With eight of the top 60 rushers in the nation, the Sun Belt is the conference of the running back in 2015. It's about time the conference gets some credit for cranking out so many quality running backs all over the conference.

Glenn Andrews-USA TODAY Sports

When you turn on the radio, television, or go online to hear about college football, it is all about passing the football. Sure you hear mentions about top running backs, but they are all but ignored when a Matt Johnson or Brandon Doughty throws for an insane amount of yards.

I am not going to deny that it is fun to watch the weekly shootouts with quarterbacks throwing for 500 or more yards, but give me a good running game and I am happy. Looking at the the Sun Belt Conference, it is clear that they believe the same thing.

Four of the top 25 rushing attacks in 2015 come from the Sun Belt Conference. Considering that the conference consists of 11 teams and there are 128 total teams in FBS football, that is an impressive total. Only the Mountain West Conference and the Big 12 have as many teams in the top 25 in rushing as the Sun Belt.

Of course you have the Georgia Southern in the top 10 nationally. The Eagles lead the nation in rushing yards per game at 385.6 yards per game. That is approximately 50 yards more per game than any other team in the nation. Georgia Southern's Matt Breida is tenth nationally with 1,158 yards on the season, but is second in the nation in yards per carry among qualified players with a 9.5 yards per carry average.

Appalachian State also breaks the into top 10 nationally with 254.9 yards per game on the ground. Arkansas State (233.4/#14) and Louisiana (210.6/#25) are also part of the four top 25 rushing squads.

Surprisingly, the Sun Belt also has four of the top 25 rushers in the nation. Breida (1,158/#10), New Mexico State's Larry Rose (1,290/#3), Appalachian State's Marcus Cox (991/#18), and Idaho's Elijhaa Penny (964/#22) are among the 25 players nationally with 950 or more yards on the ground.

Rose, only a sophomore, has been one of the most exciting players to watch in all of college football. His play alone has given a fan base a reason to come to New Mexico State games. He is currently on pace to break 1,700 yards as a sophomore.

Last year's Sun Belt Offensive Player of the Year Elijah McGuire (749/#51) may be the most versatile running back in the country with his ability to affect the game in the run game, passing game, and special teams. Though he has not been able to rush for anywhere near the total he was hoping for this season, he is still on pace to break the 1,100 yard barrier for the second straight season. He is 124 yards from 3,000 for his career.

Brandon Burks (783/#46) of Troy, Michael Gordon (758/#49) of Arkansas State and Robert Lowe (717/#59) are also in the top 60 rushers in the nation.

One of the most amazing things to consider about the abundance of great Sun Belt running backs is that of the eight running backs in the top 60 nationally, only four are seniors.

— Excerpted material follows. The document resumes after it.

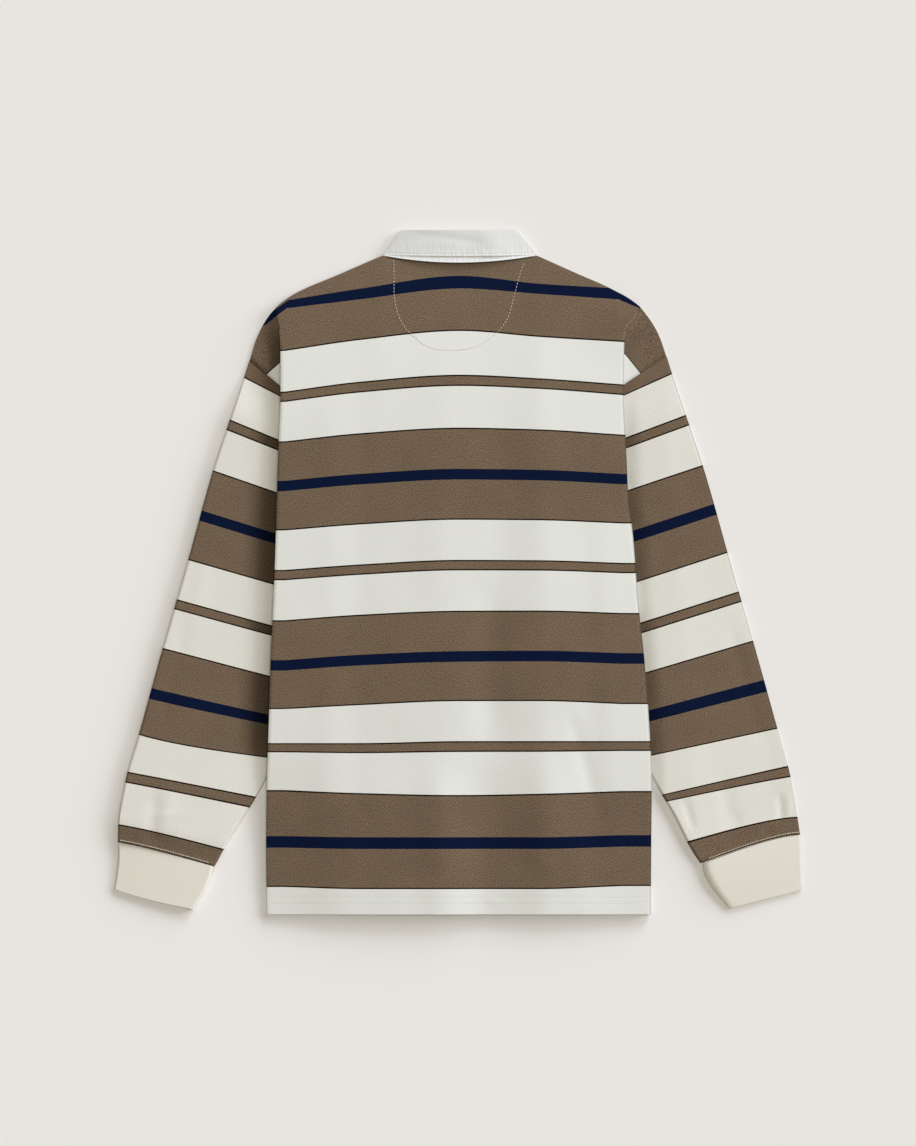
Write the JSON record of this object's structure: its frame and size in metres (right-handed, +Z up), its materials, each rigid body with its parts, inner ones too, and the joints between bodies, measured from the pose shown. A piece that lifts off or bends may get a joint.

That means we get another year of McGuire, Cox, and Breida, and two more years of Rose at NMSU.

Currently in the NFL, there are seven running backs that played all or some of their career in the Sun Belt Confernece. Alfred Morris (FAU), Alonzo Harris (Louisiana), Benjamin Cunningham (MTSU), Lance Dunbar (UNT), Jamize Olawale (UNT), Bobby Rainey (WKU), and Antoino Andrews (WKU).

With this current group, it is not a stretch to think we could have 10 different Sun Belt running backs in the NFL within the next two years. That alone gives a significant reason to watch the Sun Belt run games in the final quarter of the season.